§ **INFORMATION SUPPLIED**:
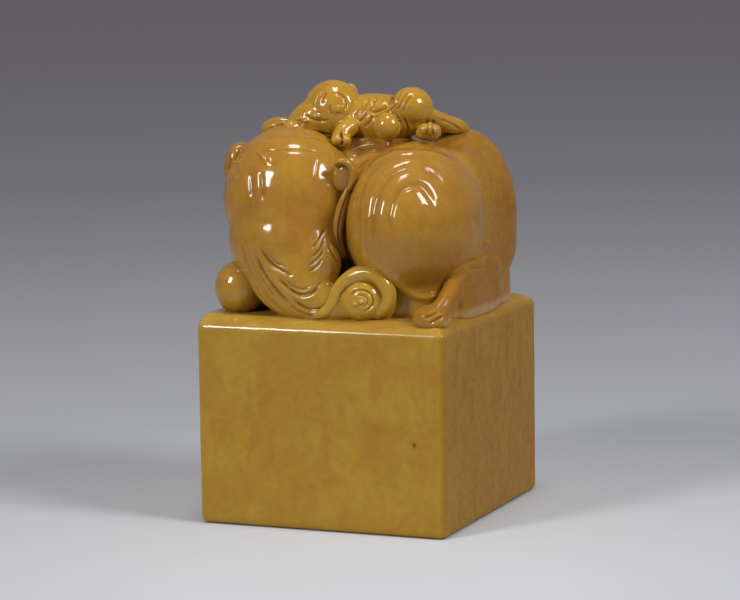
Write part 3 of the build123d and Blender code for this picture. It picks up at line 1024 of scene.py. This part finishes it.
def head_and_beard():
    lumps = [
        lump((-7.05, -5.9, 36.5), (8.0, 7.4, 8.35), fineness=6),  # skull
        lump((-6.7, -7.8, 31.8), (7.0, 6.2, 6.7), fineness=6),  # muzzle
        lump((-6.85, -6.9, 34.9), (7.3, 6.6, 4.2), fineness=6),  # bridge between the two
        lump(sight_point(312, 264, -11.2), (3.6, 2.2, 3.4)),  # beard below the cheek
    ]
    beard_line = (
        (-6.6, -10.6, 31.4),
        (-5.4, -11.4, 28.6),
        (-3.1, -11.9, 26.3),
        (0.0, -12.1, 25.2),
        (3.4, -12.0, 25.0),
    )
    widths = (5.0, 4.7, 3.7, 2.2, 1.6)
    thicknesses = (3.1, 2.7, 2.3, 2.0, 1.7)
    lumps += roll_of_lumps(beard_line, widths, thicknesses, facing_front)
    head = clay("head_and_beard", lumps, grain=0.13, rounding=2, blending=0.5, blending_rounds=9)
    carve(head, in_photo, head_strokes + beard_strokes)
    carve(head, from_left, head_side_strokes)
    finished(head, carved_finish, "carved_stone", "head", "muzzle", "beard")


def scroll_of_beard():
    lumps = [
        lump(sight_point(366, 297, -11.2), (3.7, 2.4, 3.7), fineness=6),
        lump(sight_point(363, 300, -12.6), (2.5, 1.9, 2.5), fineness=6),
    ]
    widths = (0.5, 0.8, 0.85, 0.9, 0.9, 0.9, 0.9, 0.9, 0.9, 0.85, 0.8, 0.6)
    thicknesses = (0.7, 0.9, 1.0, 1.1, 1.1, 1.1, 1.1, 1.1, 1.1, 1.0, 0.9, 0.7)
    lumps += roll_of_lumps(sight_line(sweep_into_scroll), widths, thicknesses, facing_front)
    scroll = clay("scroll_of_beard", lumps, grain=0.1, rounding=2, blending=0.16, blending_rounds=3)
    carve(scroll, in_photo, scroll_strokes)
    finished(scroll, painted_glow_finish, "carved_stone", "beard_scroll")


def ears_and_mane():
    lumps = [lump(sight_point(344, 175, -8.9), (1.3, 1.0, 1.9), tilt=(0, 14, 0))]
    widths = (0.35, 0.4, 0.42, 0.42, 0.4, 0.35)
    thicknesses = (0.6, 0.7, 0.7, 0.7, 0.7, 0.6)
    lumps += roll_of_lumps(sight_line(right_ear_rim), widths, thicknesses, facing_front)
    ear = clay("ear_on_right", lumps, grain=0.09, rounding=3)
    finished(ear, carved_finish, "carved_stone", "right_ear")

    lumps = [lump((-13.3, -6.5, 40.4), (1.5, 2.3, 2.6), tilt=(0, 12, 0), fullness=2.4)]
    ear = clay("ear_on_left", lumps, grain=0.1, rounding=2)
    carve(ear, in_photo, left_ear_strokes)
    carve(ear, from_left, ear_hollow_strokes)
    finished(ear, carved_finish, "carved_stone", "left_ear")

    widths = (0.4, 0.6, 0.65, 0.6, 0.5, 0.4)
    thicknesses = (1.0, 1.1, 1.1, 1.0, 0.9, 0.8)
    lumps = roll_of_lumps(sight_line(mane_lock_line), widths, thicknesses, facing_front)
    lock = clay("lock_of_mane", lumps, grain=0.09, rounding=3)
    carve(lock, in_photo, lock_strokes)
    finished(lock, carved_finish, "carved_stone", "mane_lock")

    lumps = [lump((-10.0, -2.0, 44.1), (2.5, 1.8, 1.5))]
    curl = clay("curl_of_mane", lumps, grain=0.1, rounding=2)
    carve(curl, in_photo, curl_strokes)
    finished(curl, carved_finish, "carved_stone", "mane_curl")


def limbs():
    lumps = [lump((11.4, -0.4, 26.4), (3.3, 8.0, 4.2), fullness=4.0)]
    widths = (1.2, 1.25, 1.25, 1.25, 1.3, 1.35)
    thicknesses = (1.2, 1.3, 1.3, 1.25, 1.2, 1.1)
    lumps += roll_of_lumps(sight_line(foreleg_line), widths, thicknesses, facing_right)
    lumps.append(lump((12.5, -12.4, 24.3), (2.1, 2.3, 1.5), fullness=2.5))
    leg = clay("foreleg_on_right", lumps, grain=0.12, rounding=2, blending=0.35, blending_rounds=6)
    carve(leg, in_photo, foreleg_strokes)
    finished(leg, carved_finish, "carved_stone", "right_foreleg", "right_elbow", "right_forepaw")

    lumps = [lump((-11.3, -5.9, 27.1), (2.9, 5.6, 4.1))]
    forearm = clay("forearm_on_left", lumps, grain=0.14, rounding=2)
    finished(forearm, carved_finish, "carved_stone", "left_forearm")

    lumps = [lump((-11.85, -10.0, 26.6), (2.8, 3.1, 3.1), fullness=2.15)]
    paw = clay("forepaw_on_left", lumps, grain=0.1, rounding=2)
    finished(paw, carved_finish, "carved_stone", "left_forepaw")

    lumps = [lump((11.6, 6.4, 25.6), (2.6, 3.9, 3.3), fullness=4.0)]
    paw = clay("hind_paw_on_right", lumps, grain=0.12, rounding=2)
    carve(paw, in_photo, hind_paw_strokes)
    finished(paw, carved_finish, "carved_stone", "right_hind_paw")

    lumps = [lump((-12.35, 5.1, 25.8), (2.3, 4.4, 2.9))]
    paw = clay("hind_paw_on_left", lumps, grain=0.12, rounding=2)
    finished(paw, carved_finish, "carved_stone", "left_hind_paw")


def tail():
    tail_line = ((1.0, 10.7, 40.7), (0.7, 12.9, 37.4), (0.8, 13.9, 33.4), (1.0, 13.8, 29.3))
    widths = (1.0, 1.45, 1.7, 1.95)
    thicknesses = (0.65, 0.95, 1.1, 1.25)
    lumps = roll_of_lumps(tail_line, widths, thicknesses, facing_back)
    brush = clay("brush_of_tail", lumps, grain=0.12, rounding=3)
    carve(brush, from_back, tail_strokes)
    finished(brush, carved_finish, "carved_stone", "tail")

    scroll_height = 26.15
    for name, node, across, way in (
        ("tail_curl_on_right", "right_tail_scroll", 4.4, 1),
        ("tail_curl_on_left", "left_tail_scroll", -2.4, -1),
    ):
        lumps = [lump((across, 12.2, scroll_height), (3.1, 2.2, 3.1), fullness=2.6)]
        scroll = clay(name, lumps, grain=0.1, rounding=2)
        centre = (across, scroll_height)
        marks = coil(centre, start_radius=0.5, end_radius=2.45, turns=1.7 * way, start_turn=90)
        carve(scroll, from_back, [("groove", 0.24, 0.42, marks)])
        finished(scroll, carved_finish, "carved_stone", node)


# The cub across the beast's back


def cub_with_paws():
    lumps = [
        lump((1.0, -0.2, 45.4), (6.4, 3.3, 2.9)),  # body
        lump((5.65, -0.4, 46.75), (2.45, 2.6, 2.35)),  # rump
        lump((3.91, -3.6, 44.75), (1.6, 1.5, 1.6)),  # hind paw
        lump((8.3, -2.0, 44.0), (1.5, 1.5, 0.9)),  # sole behind the toes
        lump(sight_point(424, 129.5, -4.5), (0.6, 0.9, 0.7), fineness=4),  # toes
        lump(sight_point(430, 128.5, -4.5), (0.6, 0.9, 0.75), fineness=4),
        lump(sight_point(436, 130, -4.0), (0.55, 0.9, 0.65), fineness=4),
    ]
    tail_line = ((7.0, 0.3, 46.0), (8.3, 2.2, 44.9), (9.25, 4.4, 44.3), (9.5, 6.4, 43.8))
    widths = (1.0, 1.2, 1.15, 0.75)
    thicknesses = (1.0, 1.1, 0.95, 0.6)
    lumps += roll_of_lumps(tail_line, widths, thicknesses, facing_up)
    body = clay("cub_with_paws", lumps, grain=0.1, rounding=2, blending=0.2, blending_rounds=4)
    carve(body, in_photo, cub_body_strokes)
    carve(body, from_back, cub_back_strokes)
    nodes = ("cub_body", "cub_rump", "cub_hind_paw", "cub_toe", "cub_tail")
    finished(body, painted_glow_finish, "carved_stone", *nodes)


def face_of_cub():
    lumps = [
        lump((-3.62, -1.39, 46.38), (3.5, 3.1, 3.5)),  # skull
        lump((-5.93, -1.92, 45.12), (3.9, 2.9, 2.5), tilt=(0, -38, 0)),  # muzzle
        lump((-7.57, -4.59, 44.37), (1.1, 1.1, 1.1), fineness=4),  # nose
        lump(sight_point(300.5, 128, -4.0), (0.7, 0.9, 0.9), fineness=4),  # chin
        lump(sight_point(337, 140, -5.5), (0.7, 0.8, 0.7), fineness=4),  # toes of the forepaw
        lump(sight_point(345.5, 140.5, -5.3), (0.7, 0.8, 0.7), fineness=4),
        lump((-2.57, 1.09, 48.06), (1.0, 0.7, 1.3), fineness=4),  # ear
    ]
    widths = (1.0, 1.1, 1.1, 1.0)
    thicknesses = (1.0, 1.1, 1.1, 0.9)
    lumps += roll_of_lumps(sight_line(cub_forearm_line), widths, thicknesses, facing_front)
    head = clay("face_of_cub", lumps, grain=0.09, rounding=2, blending=0.16, blending_rounds=3)
    carve(head, in_photo, cub_head_strokes)
    finished(head, painted_glow_finish, "carved_stone", "cub_head", "cub_muzzle", "cub_nose", "cub_ear")


beast_body()
head_and_beard()
scroll_of_beard()
ears_and_mane()
limbs()
tail()
cub_with_paws()
face_of_cub()


# Floor and light

floor_width = 18.0
floor_tone_centre = (15.0, -37.0, 0.0)
floor_tone_reach = 2000.0
# Painted light and shade on the floor by distance from the seal: bright close by, darker from 100
# to 450 mm, brighter far off
floor_painted_light_tones = (
    (20, shade(189, 190, 193)),
    (35, shade(183, 184, 187)),
    (60, shade(175, 176, 180)),
    (100, shade(159, 160, 164)),
    (200, shade(151, 151, 157)),
    (320, shade(146, 146, 152)),
    (450, shade(148, 147, 154)),
    (680, shade(165, 163, 171)),
    (1100, shade(187, 183, 191)),
    (1500, shade(195, 190, 199)),
    (2000, shade(199, 192, 203)),
)


def floor_finish():
    """A pale floor with painted light and shade: its tone changes with the distance from the seal,
    as under studio lamps.
    """
    finish = Finish("pale_floor")
    centre = [c / metre for c in floor_tone_centre]
    settings = {"operation": "DISTANCE"}
    inputs = {0: finish.place(), 1: centre}
    distance = finish.node("ShaderNodeVectorMath", settings, inputs, output="Value")
    share = (distance * (metre / floor_tone_reach)) ** 0.5
    stops = [((reach / floor_tone_reach) ** 0.5, tone) for reach, tone in floor_painted_light_tones]
    tone = finish.node("ShaderNodeValToRGB", {"stops": stops}, {0: share})
    inputs = {"Base Color": tone, "Roughness": 1.0, "Specular IOR Level": 0.0}
    return finish.done(finish.node("ShaderNodeBsdfPrincipled", {}, inputs))


def studio_floor():
    deselect()
    bpy.ops.mesh.primitive_plane_add(size=floor_width, location=(0, 0, 0))
    floor = bpy.context.active_object
    floor.name = "studio_floor"
    floor.data.materials.append(floor_finish())


lamp_reach = 0.60
lamp_target = (0, 0, 0.032)
room_strength = 0.195


def soft_lamp(name, turn, lift, wide, tall, power):
    """A soft box turned towards the seal from the camera's side, and lifted, both in degrees."""
    data = bpy.data.lights.new(name, "AREA")
    data.shape = "RECTANGLE"
    data.size = wide
    data.size_y = tall
    data.energy = power
    lamp = bpy.data.objects.new(name, data)
    bpy.context.scene.collection.objects.link(lamp)
    heading = sight_turn + math.radians(turn)
    lift_angle = math.radians(lift)
    way = Vector(
        (
            math.sin(heading) * math.cos(lift_angle),
            -math.cos(heading) * math.cos(lift_angle),
            math.sin(lift_angle),
        )
    )
    lamp.location = Vector(lamp_target) + way * lamp_reach
    lamp.rotation_euler = way.to_track_quat("Z", "Y").to_euler()


def room_light(strength):
    world = bpy.data.worlds.new("room")
    bpy.context.scene.world = world
    world.use_nodes = True
    background = world.node_tree.nodes["Background"]
    background.inputs["Color"].default_value = (1.0, 1.0, 1.0, 1.0)
    background.inputs["Strength"].default_value = strength


studio_floor()
soft_lamp("left_soft_box", turn=-49, lift=28, wide=0.12, tall=0.22, power=2.05)
soft_lamp("right_soft_box", turn=58, lift=38, wide=0.20, tall=0.20, power=2.4)
soft_lamp("top_soft_box", turn=0, lift=84, wide=0.14, tall=0.20, power=1.3)
room_light(room_strength)
bpy.context.scene.view_settings.view_transform = "Standard"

§ **PROBLEM REQUIREMENTS**: Collect, from the material above, every line containing the word "scene".

§ **RESPONSE TO THE EXERCISE**:
Write part 3 of the build123d and Blender code for this picture. It picks up at line 1024 of scene.py. This part finishes it.
    bpy.context.scene.collection.objects.link(lamp)
    bpy.context.scene.world = world
bpy.context.scene.view_settings.view_transform = "Standard"